弱視のこうした教科書のサポートをされているボランティアの皆さんは、実はこの四月の教科書からもう少し何とかなるんじゃないかなという期待があったものですから、私どものところにも何とかならないのかなと、こういう要望が来ております。もちろん、ボランタリーな要請に基づいてボランタリーに協力いただくというフレームワークですから、なかなか難しいのは分かるわけですけれども、今回も中教審で憲法に規定された教育を受ける権利が侵害され、教育を受けさせる義務が果たされていない場合には文部科学省が是正措置をするというようなことも議論されていると。これは、相手は教科書会社でありますからちょっと対象は違いますけれども、学ぶ側から見れば、私たちも学習権ということをずっと申し上げてきておりますけれども、やっぱりすべての学習者、その方が弱視であっても、逆に言うと、あればこそなおということだと私は思いますが、しかも今年は特別教育元年と、こういうことでもありますので、その方に教科書が十分に行き渡らないと。

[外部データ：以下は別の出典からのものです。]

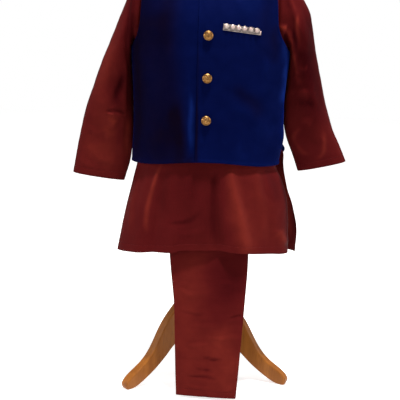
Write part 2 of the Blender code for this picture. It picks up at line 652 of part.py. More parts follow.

ここはやはり私は、国の責任で最後は何とかしていかなければいけないんではないかなと。この半年、いろいろ手を尽くしてみてこういう状況になっておりますから、それこそ教科書法を手直しするなり、あるいは教科書法に基づいていろいろな制度をいじるなりして、これは何としてでもすべての学習者に検定教科書が行き渡るように、ここは強力にやっていただきたいし、それから今後、二十年に相当な改善が見られると、こういう御答弁でしたから、それをちょっと関係者に事前に、こういうタイムスケジュールでこうなりますよと。もう本当に大変疲れておられて、ボランティアの方々も。非常に、逆に言うとどこまでどれだけ頑張ればいいのかっていうやっぱりめども含めて、コミュニケーションをよく取っていただければ有り難いなと思いますが、これは御要望でございますが、これは大臣、よろしくお願いいたします。

国務大臣(伊吹文明君)

承りました。

鈴木寛君

ありがとうございます。それではよろしくお願い申し上げます。